GIVEN TASK –
Copy out precisely the lines beginning at the line that contains "for piece in" and ending at the line that contains "obj.matrix_parent_inverse = Matrix.Identity(4)", including both.

DATA PROVIDED –
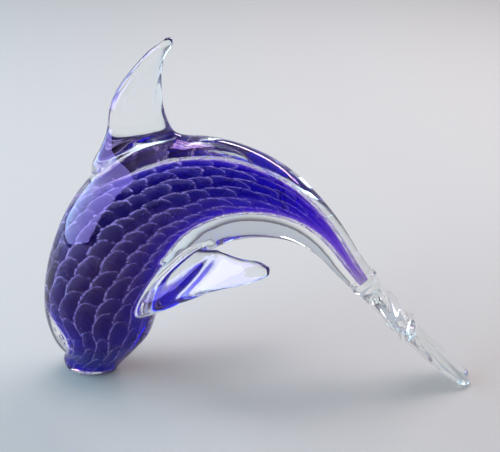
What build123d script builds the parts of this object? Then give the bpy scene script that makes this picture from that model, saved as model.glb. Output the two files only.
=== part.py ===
"""A hot-sculpted crystal glass dolphin, about 200 mm long and 163 mm high, standing on its beak and its flukes.

The row frame is +Z up, with +X from the beak towards the tail and the origin at the middle of the flat ground on the
beak. The dolphin is symmetric about the plane Y = 0, and its left side faces -Y. All lengths are millimetres.

The figurine is solid glass. A cobalt core carries a skin moulded with scales, both are cased in a thick clear
jacket, and the fins and the tail are clear bits put on hot. Each gather or bit is one solid, and they meet face to
face where the glass is fused.
"""

import os
from math import cos, pi, sin

from build123d import *

# The jacket, from the beak to the tail: back point (x, z), belly point (x, z) and half width of each section.
BODY = [
    ((-12.4, 0.0), (12.4, 0.0), 9.0),
    ((-13.2, 5.0), (16.5, 5.0), 11.0),
    ((-12.4, 9.6), (20.6, 9.6), 13.5),
    ((-15.4, 14.0), (24.4, 14.0), 16.0),
    ((-18.0, 20.0), (28.6, 19.5), 18.5),
    ((-19.8, 28.0), (31.6, 27.0), 20.5),
    ((-20.0, 38.0), (34.4, 35.5), 22.0),
    ((-18.2, 51.0), (38.6, 45.0), 22.8),
    ((-13.6, 67.0), (44.0, 54.0), 22.8),
    ((-4.6, 86.0), (50.4, 60.0), 22.2),
    ((9.0, 102.2), (56.2, 64.0), 21.0),
    ((28.2, 114.2), (61.6, 66.6), 19.5),
    ((51.0, 118.6), (68.4, 69.8), 17.4),
    ((74.0, 114.6), (77.8, 71.8), 15.0),
    ((93.8, 104.4), (86.8, 71.8), 12.4),
    ((108.4, 90.4), (96.6, 69.8), 10.0),
    ((119.2, 75.8), (106.9, 63.4), 8.2),
    ((127.4, 62.4), (116.0, 53.8), 7.0),
    ((133.8, 54.0), (123.2, 46.6), 7.2),
]

# The cobalt glass inside the jacket: where it starts and ends between the back and the belly point of the same
# section, as shares of that distance, and its half width.
COBALT = [
    (0.055, 0.955, 8.0),
    (0.085, 0.925, 9.6),
    (0.115, 0.890, 10.6),
    (0.215, 0.860, 11.6),
    (0.235, 0.850, 13.2),
    (0.170, 0.840, 14.8),
    (0.090, 0.82, 15.8),
    (0.080, 0.81, 16.4),
    (0.085, 0.79, 16.0),
    (0.120, 0.77, 14.8),
    (0.190, 0.75, 13.2),
    (0.235, 0.73, 11.4),
    (0.245, 0.71, 9.6),
    (0.245, 0.68, 7.6),
    (0.245, 0.64, 5.6),
    (0.255, 0.60, 4.0),
    (0.290, 0.59, 2.8),
    (0.330, 0.60, 2.2),
]
COBALT_TIP = (0.41, 0.63, 1.3)  # at the last section of the jacket, drawn back by COBALT_TIP_BACK
COBALT_TIP_BACK = 2.0
SKIN_THICKNESS = 1.0  # of the scale skin over the core
SEAM = 0.02  # left between the gathers, so that no two solids share a curved face

OVAL_STEPS = 8  # steps round each half of a section

# The dorsal fin, from its root to its tip: height, front x, rear x and half thickness of each level section.
DORSAL = [
    (94.0, 14.0, 44.0, 6.0),
    (104.0, 6.4, 56.0, 9.6),
    (111.0, 9.4, 51.0, 8.0),
    (117.0, 12.4, 45.6, 5.0),
    (122.0, 14.0, 42.4, 3.9),
    (129.0, 15.0, 39.6, 3.5),
    (137.0, 17.8, 38.7, 3.2),
    (145.0, 22.9, 38.7, 2.9),
    (152.0, 28.9, 39.7, 2.6),
    (157.5, 34.4, 42.2, 2.2),
    (161.0, 39.2, 43.9, 1.8),
    (162.6, 41.2, 43.4, 1.0),
]

# The left pectoral fin, from its root to its tip: leading point, trailing point and half thickness.
PECTORAL = [
    ((20.0, -8.0, 38.0), (47.0, -7.0, 68.0), 5.0),
    ((25.0, -15.5, 36.5), (56.0, -14.0, 71.0), 5.2),
    ((37.0, -21.0, 42.5), (62.0, -18.5, 73.0), 4.4),
    ((48.5, -25.0, 50.5), (66.5, -22.5, 73.8), 2.8),
    ((60.0, -28.5, 57.0), (71.5, -26.8, 74.2), 2.4),
    ((72.5, -32.0, 62.6), (77.8, -31.0, 74.8), 2.1),
    ((82.5, -34.8, 67.6), (83.8, -34.4, 75.2), 1.8),
    ((86.9, -36.2, 70.6), (87.1, -36.1, 74.0), 1.2),
]

# The tail beyond the jacket: centre (x, z), half thickness and half width of each section square to the tail.
TAIL_DROP = (0.68, -0.733)  # the way the tail runs, as x and z
TAIL_ROOT = BODY[-1]
PADDLE = [
    ((131.2, 47.4), 5.6, 6.4),
    ((134.2, 44.0), 4.6, 8.0),
    ((138.8, 38.8), 4.3, 11.4),
    ((144.2, 33.1), 4.1, 11.8),
    ((147.2, 29.8), 3.8, 10.4),
    ((149.4, 27.4), 4.4, 9.8),
]
# One fluke: centre (x, z), distance of its centre from the middle plane, half thickness and half width.
FLUKE = [
    ((149.4, 27.4), 4.4, 3.6, 4.6),
    ((152.6, 24.0), 4.4, 3.3, 4.7),
    ((158.6, 17.9), 4.6, 3.1, 4.8),
    ((166.4, 10.6), 4.9, 2.9, 4.5),
    ((173.4, 4.6), 4.7, 2.5, 3.8),
    ((177.4, 1.7), 4.3, 2.0, 3.1),
    ((179.2, 0.6), 4.1, 1.2, 1.9),
]


def between(start, end, share):
    """The point that lies at share of the way from start to end."""
    return tuple(a + (b - a) * share for a, b in zip(start, end))


def body_plane(back, belly):
    """A section's plane: its x runs from the belly to the back, and its normal from the beak towards the tail."""
    rise = (Vector(back[0], 0, back[1]) - Vector(belly[0], 0, belly[1])).normalized()
    centre = between(back, belly, 0.5)
    return Plane(origin=(centre[0], 0, centre[1]), x_dir=rise, z_dir=(rise.Z, 0, -rise.X))


def half_depth(back, belly):
    return (Vector(*back) - Vector(*belly)).length / 2


def cobalt_sections(grow):
    """Plane, half depth and half width of each section of the cobalt glass, made larger all round by grow."""
    sections = []
    for (back, belly, _), (near_back, near_belly, half_width) in zip(BODY, COBALT):
        top = between(back, belly, near_back)
        bottom = between(back, belly, near_belly)
        sections.append((body_plane(top, bottom), half_depth(top, bottom) + grow, half_width + grow))
    back, belly, _ = BODY[-1]
    near_back, near_belly, half_width = COBALT_TIP
    top = between(back, belly, near_back)
    bottom = between(back, belly, near_belly)
    plane = body_plane(top, bottom).offset(grow - COBALT_TIP_BACK)
    sections.append((plane, half_depth(top, bottom) + grow, half_width + grow))
    return sections


def tail_plane(centre, side=0.0):
    """A plane square to the tail: its x runs from the underside to the top, and its y runs sideways."""
    return Plane(
        origin=(centre[0], side, centre[1]),
        x_dir=(-TAIL_DROP[1], 0, TAIL_DROP[0]),
        z_dir=(TAIL_DROP[0], 0, TAIL_DROP[1]),
    )


def fin_plane(index):
    """The plane of one section of the left pectoral fin: its x runs along the chord, its y through the thickness."""
    lead, trail, _ = PECTORAL[index]
    before = PECTORAL[max(index - 1, 0)]
    after = PECTORAL[min(index + 1, len(PECTORAL) - 1)]
    chord = Vector(*trail) - Vector(*lead)
    span = Vector(*between(after[0], after[1], 0.5)) - Vector(*between(before[0], before[1], 0.5))
    face = chord.cross(span)
    return Plane(origin=between(lead, trail, 0.5), x_dir=chord, z_dir=face.cross(chord))


def oval(half_x, half_y):
    """Add an oval face to the sketch under way, as two halves that start and end on its x axis."""
    shares = [step / OVAL_STEPS for step in range(OVAL_STEPS + 1)]
    upper = [(half_x * cos(pi * share), half_y * sin(pi * share)) for share in shares]
    lower = [(-x, -y) for x, y in upper]
    make_face([Edge.make_spline(half, parameters=shares) for half in (upper, lower)])


def cased(outer, inner):
    """The solid of glass between outer and inner, which share the ground plane and touch nowhere else."""
    outer_foot = outer.faces().sort_by(Axis.Z)[0]
    inner_foot = inner.faces().sort_by(Axis.Z)[0]
    walls = [face for face in outer.faces() if not face.is_same(outer_foot)]
    walls += [face for face in inner.faces() if not face.is_same(inner_foot)]
    ring = Face(outer_foot.outer_wire(), [inner_foot.outer_wire()])
    return Solid(Shell(walls + [ring])).fix()


os.makedirs("parts", exist_ok=True)

# The outside of the jacket, as one solid that the other pieces are trimmed to.
with BuildPart() as envelope:
    for back, belly, half_width in BODY:
        with BuildSketch(body_plane(back, belly)):
            oval(half_depth(back, belly), half_width)
    loft()

# The cobalt glass with its scale skin on, as one solid.
with BuildPart() as cobalt_body:
    for plane, depth, width in cobalt_sections(0):
        with BuildSketch(plane):
            oval(depth, width)
    loft()

# The cobalt core, which ends flush in the ground face of the beak.
with BuildPart() as cobalt_core:
    for plane, depth, width in cobalt_sections(-SKIN_THICKNESS - SEAM)[:-2]:
        with BuildSketch(plane):
            oval(depth, width)
    loft()
cobalt_core.part.label = "cobalt_core"

# The skin over the core, in which the scales are moulded.
with BuildPart() as skin_lining:
    for plane, depth, width in cobalt_sections(-SKIN_THICKNESS)[:-2]:
        with BuildSketch(plane):
            oval(depth, width)
    loft()
with BuildPart() as scale_skin:
    add(cased(cobalt_body.part, skin_lining.part))
scale_skin.part.label = "scale_skin"

# The clear jacket, from the beak to the end of the tail stock.
with BuildPart() as jacket_lining:
    for plane, depth, width in cobalt_sections(SEAM):
        with BuildSketch(plane):
            oval(depth, width)
    loft()
with BuildPart() as clear_jacket:
    add(cased(envelope.part, jacket_lining.part))
clear_jacket.part.label = "clear_jacket"

with BuildPart() as dorsal_fin:
    for height, front, rear, half_thickness in DORSAL:
        with BuildSketch(Plane(origin=((front + rear) / 2, 0, height))):
            oval((rear - front) / 2, half_thickness)
    loft()
    add(envelope.part, mode=Mode.SUBTRACT)
dorsal_fin.part.label = "dorsal_fin"

# The left pectoral fin before it is trimmed to the jacket.
with BuildPart() as pectoral_blank:
    for index, (lead, trail, half_thickness) in enumerate(PECTORAL):
        with BuildSketch(fin_plane(index)):
            oval((Vector(*trail) - Vector(*lead)).length / 2, half_thickness)
    loft()

with BuildPart() as left_pectoral_fin:
    add(pectoral_blank.part)
    add(envelope.part, mode=Mode.SUBTRACT)
left_pectoral_fin.part.label = "left_pectoral_fin"

with BuildPart() as right_pectoral_fin:
    add(mirror(pectoral_blank.part, about=Plane.XZ, mode=Mode.PRIVATE))
    add(envelope.part, mode=Mode.SUBTRACT)
right_pectoral_fin.part.label = "right_pectoral_fin"

# The flattened bit at the end of the tail, from the jacket's end face to the shoulder where the flukes start.
with BuildPart() as tail_paddle:
    back, belly, half_width = TAIL_ROOT
    with BuildSketch(body_plane(back, belly)):
        oval(half_depth(back, belly), half_width)
    for centre, half_thickness, half_width in PADDLE:
        with BuildSketch(tail_plane(centre)):
            oval(half_thickness, half_width)
    loft()
tail_paddle.part.label = "tail_paddle"

# The two flukes, which are fused side by side near the paddle, each with a small flat where it touches the table.
with BuildPart() as left_fluke:
    for centre, side, half_thickness, half_width in FLUKE:
        with BuildSketch(tail_plane(centre, -side)):
            oval(half_thickness, half_width)
    loft()
    split(bisect_by=Plane.XY, keep=Keep.TOP)
    split(bisect_by=Plane.XZ, keep=Keep.TOP)
left_fluke.part.label = "left_fluke"

with BuildPart() as right_fluke:
    add(mirror(left_fluke.part, about=Plane.XZ, mode=Mode.PRIVATE))
right_fluke.part.label = "right_fluke"

pieces = (
    cobalt_core,
    scale_skin,
    clear_jacket,
    dorsal_fin,
    left_pectoral_fin,
    right_pectoral_fin,
    tail_paddle,
    left_fluke,
    right_fluke,
)
for piece in pieces:
    export_step(piece.part, f"parts/{piece.part.label}.step")
    print(piece.part.label, len(piece.part.solids()), "solid,", round(piece.part.volume / 1000, 1), "cm3")
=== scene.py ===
"""The looks of the crystal glass dolphin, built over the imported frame.

The jacket, fins and tail are one fused mass of glass, so their outside is made as one smooth surface, from
distance fields that melt into each other. Flat planes then cut it into the pieces that stand for the CAD nodes.
Lengths are in millimetres, and turn into metres where a mesh is written.
"""

import bmesh
import bpy
import numpy as np
import openvdb
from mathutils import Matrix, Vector


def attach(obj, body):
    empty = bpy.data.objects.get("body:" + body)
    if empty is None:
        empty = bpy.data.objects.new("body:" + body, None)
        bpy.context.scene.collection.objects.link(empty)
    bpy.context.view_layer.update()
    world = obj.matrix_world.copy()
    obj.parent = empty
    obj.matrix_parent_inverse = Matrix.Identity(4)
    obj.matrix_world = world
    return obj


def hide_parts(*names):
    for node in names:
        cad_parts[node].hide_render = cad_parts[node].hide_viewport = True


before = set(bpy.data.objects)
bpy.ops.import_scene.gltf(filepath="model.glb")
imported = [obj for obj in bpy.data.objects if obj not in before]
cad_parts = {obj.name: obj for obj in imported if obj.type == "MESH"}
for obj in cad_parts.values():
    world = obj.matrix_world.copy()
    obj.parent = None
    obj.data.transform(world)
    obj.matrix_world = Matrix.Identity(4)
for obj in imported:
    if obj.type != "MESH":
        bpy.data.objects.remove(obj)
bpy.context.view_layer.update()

MM = 0.001
VOXEL = 0.7  # of the distance fields
BAND = 9  # voxels that a field reaches on each side of its surface
LOW = np.array([-28.0, -44.0, -7.0])  # corners of the space that the fields cover
HIGH = np.array([190.0, 44.0, 170.0])
_, Y, Z = np.eye(3)

# ----------------------------------------------------------------------------------------------- shape tables

# The jacket, from the beak to the tail: back point (x, z), belly point (x, z) and half width of each section.
BODY = [
    ((-12.4, 0.0), (12.4, 0.0), 9.0),
    ((-13.2, 5.0), (16.5, 5.0), 11.0),
    ((-12.4, 9.6), (20.6, 9.6), 13.5),
    ((-15.4, 14.0), (24.4, 14.0), 16.0),
    ((-18.0, 20.0), (28.6, 19.5), 18.5),
    ((-19.8, 28.0), (31.6, 27.0), 20.5),
    ((-20.0, 38.0), (34.4, 35.5), 22.0),
    ((-18.2, 51.0), (38.6, 45.0), 22.8),
    ((-13.6, 67.0), (44.0, 54.0), 22.8),
    ((-4.6, 86.0), (50.4, 60.0), 22.2),
    ((9.0, 102.2), (56.2, 64.0), 21.0),
    ((28.2, 114.2), (61.6, 66.6), 19.5),
    ((51.0, 118.6), (68.4, 69.8), 17.4),
    ((74.0, 114.6), (77.8, 71.8), 15.0),
    ((93.8, 104.4), (86.8, 71.8), 12.4),
    ((108.4, 90.4), (96.6, 69.8), 10.0),
    ((119.2, 75.8), (106.9, 63.4), 8.2),
    ((127.4, 62.4), (116.0, 53.8), 7.0),
    ((133.8, 54.0), (123.2, 46.6), 7.2),
]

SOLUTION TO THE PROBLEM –
for piece in pieces:
    export_step(piece.part, f"parts/{piece.part.label}.step")
    print(piece.part.label, len(piece.part.solids()), "solid,", round(piece.part.volume / 1000, 1), "cm3")
=== scene.py ===
"""The looks of the crystal glass dolphin, built over the imported frame.

The jacket, fins and tail are one fused mass of glass, so their outside is made as one smooth surface, from
distance fields that melt into each other. Flat planes then cut it into the pieces that stand for the CAD nodes.
Lengths are in millimetres, and turn into metres where a mesh is written.
"""

import bmesh
import bpy
import numpy as np
import openvdb
from mathutils import Matrix, Vector


def attach(obj, body):
    empty = bpy.data.objects.get("body:" + body)
    if empty is None:
        empty = bpy.data.objects.new("body:" + body, None)
        bpy.context.scene.collection.objects.link(empty)
    bpy.context.view_layer.update()
    world = obj.matrix_world.copy()
    obj.parent = empty
    obj.matrix_parent_inverse = Matrix.Identity(4)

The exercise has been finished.